Figure 4: Absence of disorder-induced edge transport in a topologically trivial system.

a, As a term of comparison for gapped BLG, we analyse subgap transport in a square lattice, with a staggered potential Δ that determines the size of the gap, equal to 2Δ (the lattice constant a is set to a=1 Å). Subgap transport is investigated by setting the Fermi energy at the centre of the gap. b, The subgap conductance G as a function of strip length L, for the ideal edge, and for edges with different amounts of structural disorder. In this case edge roughness significantly lowers the conductance as compared with the case of ideal edges. In all cases, transport occurs through the bulk of the system and is due to evanescent modes decaying from the source and drain contacts (S and D in c), that is, it is due to tunnelling through the bulk gap. This is why, in contrast to gapped BLG, the conductance extrapolates to large values when L0. c, The local density of states in a rough-edge sample 60 nm long. The scar-like trajectories in the bulk are caused by edge disorder, which affects the evanescent waves that decay exponentially away from the contacts. No evidence of edge states is found in this system.

Having established that the presence of low-energy edge states with long localization length is a generic property of gapped BLG, we discuss how these states manifest themselves in transport experiments. In this regard, the ability to tune the gap in BLG electrostatically up to values of ≈300 meV (refs 22, 23) is particularly useful. For large gap values, hopping via localized states is expected to be the dominant low-temperature transport mechanism.

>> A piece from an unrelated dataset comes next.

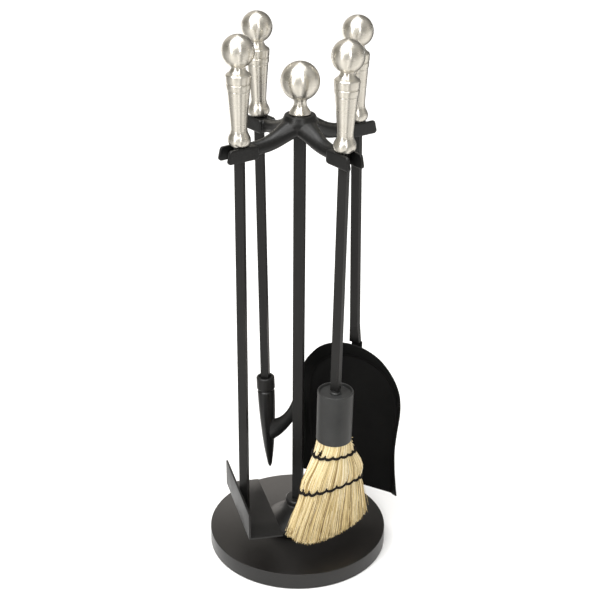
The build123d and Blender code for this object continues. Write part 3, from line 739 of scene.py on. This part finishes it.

As the states localized at the edge naturally exist near the middle of the gap, they will give a dominant contribution to the measured conductance, as long as the potential fluctuations due to the bulk disorder are significantly smaller than the bulk gap^24,25.

To compare with experiments, we estimate the characteristic energy scale that determines the temperature dependence of the conductance. To this end, we assume that transport is dominated by variable-range hopping along the edges (one-dimensional transport; the case of nearest-neighbour hopping would give a comparable result). The temperature dependence of the conductance can then be written in the form G∝exp[−(T^*/T)^1/2], with (see Supplementary Information; here we have denoted the bandgap 2Δ by V_g, to emphasize that in the experiments this parameter can be controlled, and is proportional to the voltage applied between the gates). Therefore, T^* is the characteristic energy scale that determines the low-temperature transport behaviour: like the bandgap, it increases with the applied gate voltage but it is approximately one order of magnitude smaller for the practically relevant values of V_g. Indeed, in the first experimental observation of the insulating state in gapped BLG (ref. 26), the characteristic temperature scale extracted from the measurement was found to be more than one order of magnitude smaller than the gap (measured later by optical spectroscopy^22,23). However, in the devices used in these first experiments, the BLG was in direct contact with the SiO₂ gate insulator, which is known to cause sizable potential fluctuations ^24,25, and the relevance of the bulk contribution to the conductance cannot be excluded. Nevertheless, in recent experiments carried out on suspended, double-gated BLG (that is, with the bulk of the bilayer not affected by the direct contact with other materials)²⁷, the maximum gap that could be opened electrostatically was estimated to be approximately 5 meV, whereas the resistance measured in d.c. transport exhibited an insulating behaviour with an activation energy of 0.3 meV. The difference between the expected bulk gap and the characteristic energy scale measured in transport is about one order of magnitude, consistent with our analysis. Given the cleanness of the suspended BLG samples, we argue that these experiments do indeed support the scenario presented here, namely that subgap transport is dominated by conductance at the edges of the graphene bilayer.

It is quite surprising that low-energy edge states in gapped BLG survive despite the presence of very strong disorder, even though the topological protection mechanisms, which operate in the spin–orbit-induced topological insulators, are absent. This finding illustrates the robustness of phenomena rooted in the underlying bulk band-structure topology, whose broad importance for condensed-matter physics is starting to be fully appreciated only now. A unique feature of BLG is that, by using gate electrodes to control the magnitude and sign of the gap between valence and conductance bands¹³, this underlying topology can be manipulated experimentally in nanoelectronic devices.

Methods

The rough edges of BLG samples in our simulations are generated by random walks (forward only) near the sample boundaries up to depth d, and 1,000 random configurations are averaged for each data point. The calculations are always done at the Fermi energy E_f=0 for the samples, with highly doped contacts. The two-terminal conductance is calculated by using the recursive Green function method, and the local density of states is obtained from the spectral function. The important parameters for the BLG samples, unless otherwise specified, are t=2.8 eV, , V_g=0.03t, a=1.42 Å and W=160 (in units of number of atomic layers; interedge scattering is negligible with this width).